▸ **WRITTEN REQUEST**
Repeat the listing in full. Nothing may be added or left out.

▸ **SUPPLIED MATERIAL**

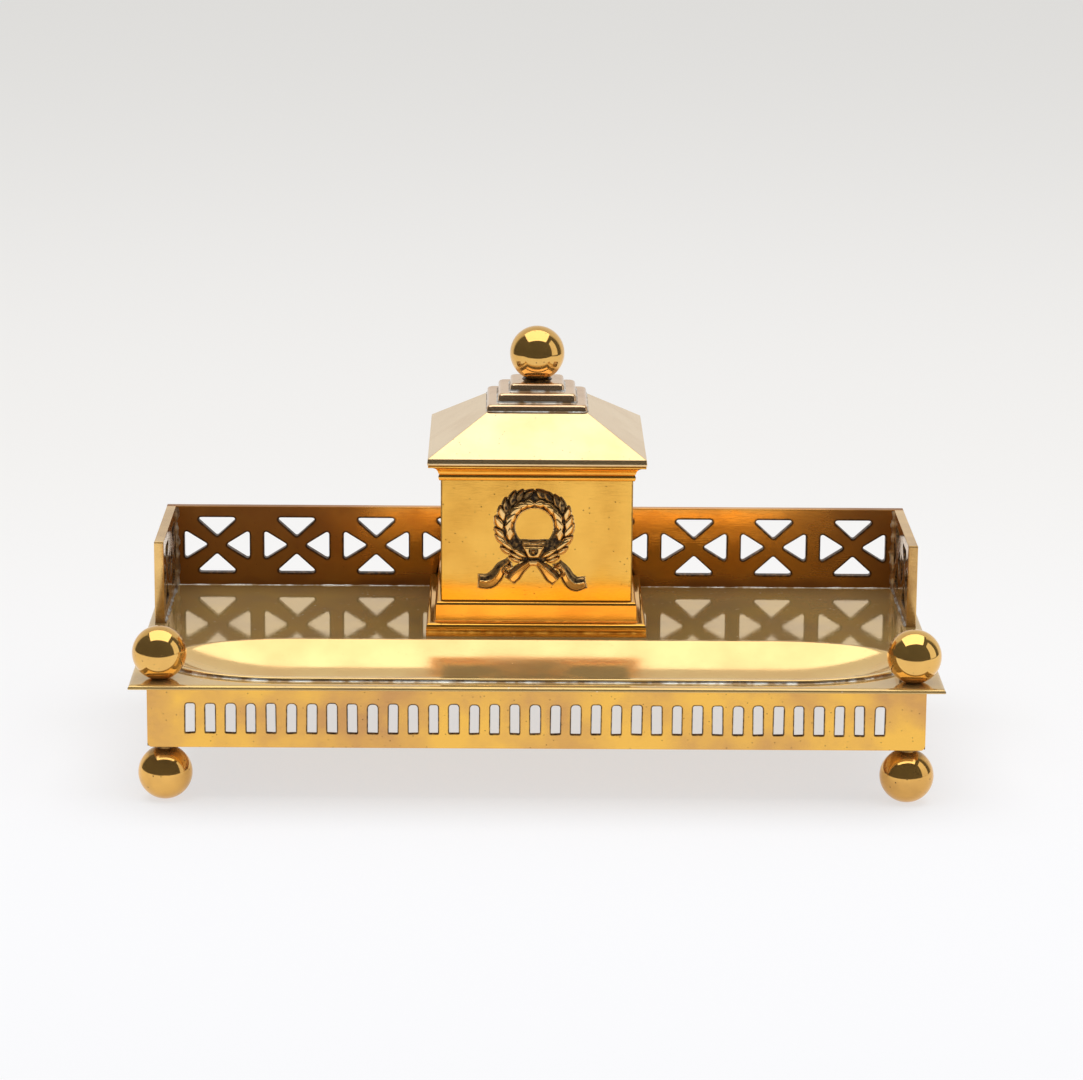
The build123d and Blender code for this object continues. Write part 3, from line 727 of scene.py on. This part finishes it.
low, high = box_mm("back_gallery")
left_low, left_high = box_mm("left_gallery")
right_low, well_low, well_high = box_mm("right_gallery")[0], *box_mm("well_body")
foot_z, head_z, inner_y, front = low[2], high[2], low[1], left_low[1] + 0.6
chance = np.random.default_rng(23)
runs = []
for side, inner_x, well_x in ((1, left_high[0], well_low[0]), (-1, right_low[0], well_high[0])):
    corner_foot = (inner_x, inner_y, foot_z)
    forwards, upwards, inwards = (0, -1, 0), (0, 0, 1), (side, 0, 0)
    for start, end, count, side_a, side_b, mean, spread in (
            (corner_foot, (well_x, inner_y, foot_z), 150, forwards, upwards, 0.27, 0.1),
            ((inner_x, front, foot_z), corner_foot, 90, inwards, upwards, 0.62, 0.26),
            (corner_foot, (inner_x, inner_y, head_z - 0.5), 60, inwards, forwards, 0.95, 0.4)):
        size = uneven(count, mean, spread, chance)
        runs.append(solder_bead(np.linspace(start, end, count), side_a, side_b, size))
beads = make_piece("gallery_solder", runs, 60)
carried(beads, grey_solder, "stand", "gallery_brass")


# ------------------------ the inkwell's case
# A square case folded from sheet and closed by a soldered floor. Its corners are only just
# softened, and its front is left plain behind the wreath.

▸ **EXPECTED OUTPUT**
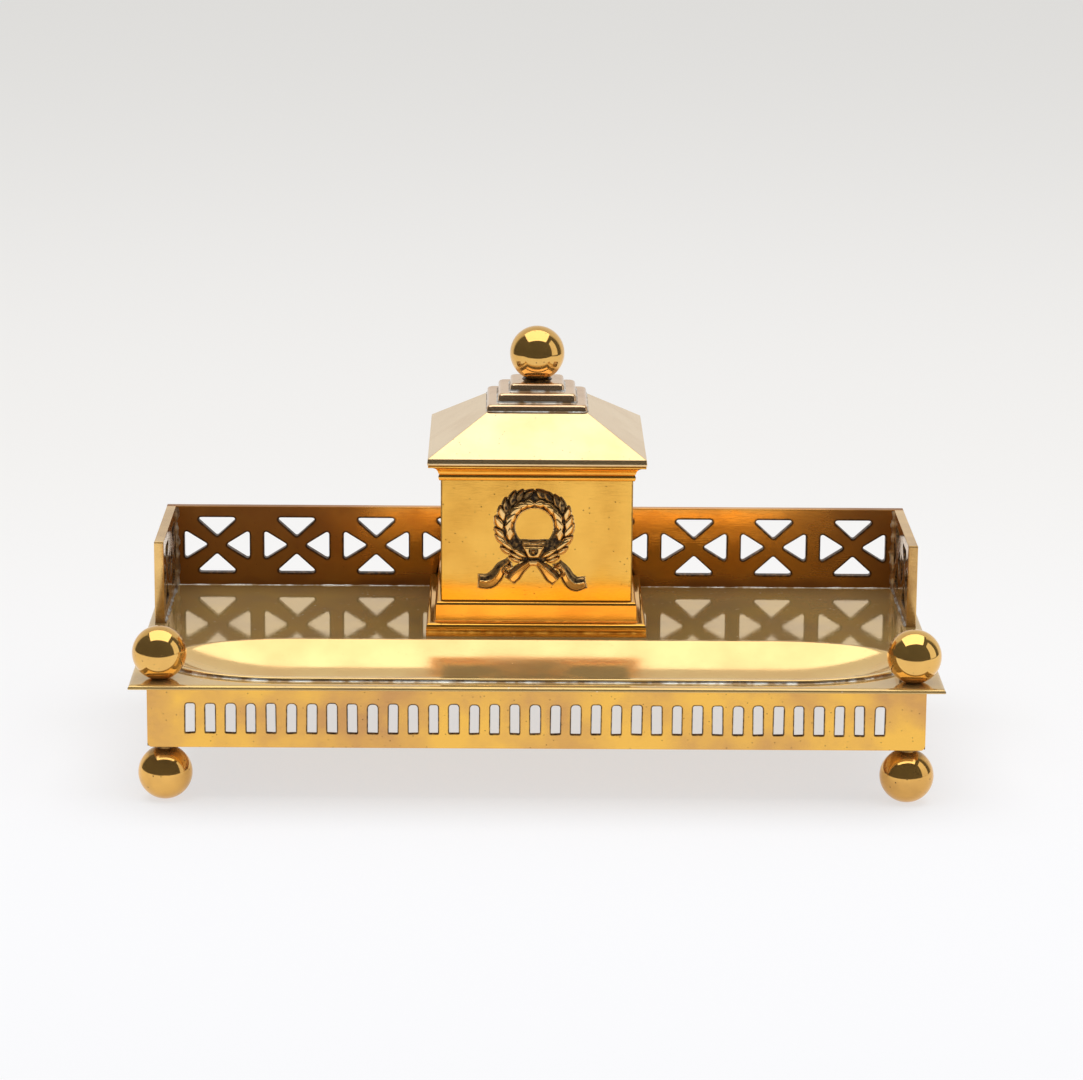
The build123d and Blender code for this object continues. Write part 3, from line 727 of scene.py on. This part finishes it.
low, high = box_mm("back_gallery")
left_low, left_high = box_mm("left_gallery")
right_low, well_low, well_high = box_mm("right_gallery")[0], *box_mm("well_body")
foot_z, head_z, inner_y, front = low[2], high[2], low[1], left_low[1] + 0.6
chance = np.random.default_rng(23)
runs = []
for side, inner_x, well_x in ((1, left_high[0], well_low[0]), (-1, right_low[0], well_high[0])):
    corner_foot = (inner_x, inner_y, foot_z)
    forwards, upwards, inwards = (0, -1, 0), (0, 0, 1), (side, 0, 0)
    for start, end, count, side_a, side_b, mean, spread in (
            (corner_foot, (well_x, inner_y, foot_z), 150, forwards, upwards, 0.27, 0.1),
            ((inner_x, front, foot_z), corner_foot, 90, inwards, upwards, 0.62, 0.26),
            (corner_foot, (inner_x, inner_y, head_z - 0.5), 60, inwards, forwards, 0.95, 0.4)):
        size = uneven(count, mean, spread, chance)
        runs.append(solder_bead(np.linspace(start, end, count), side_a, side_b, size))
beads = make_piece("gallery_solder", runs, 60)
carried(beads, grey_solder, "stand", "gallery_brass")


# ------------------------ the inkwell's case
# A square case folded from sheet and closed by a soldered floor. Its corners are only just
# softened, and its front is left plain behind the wreath.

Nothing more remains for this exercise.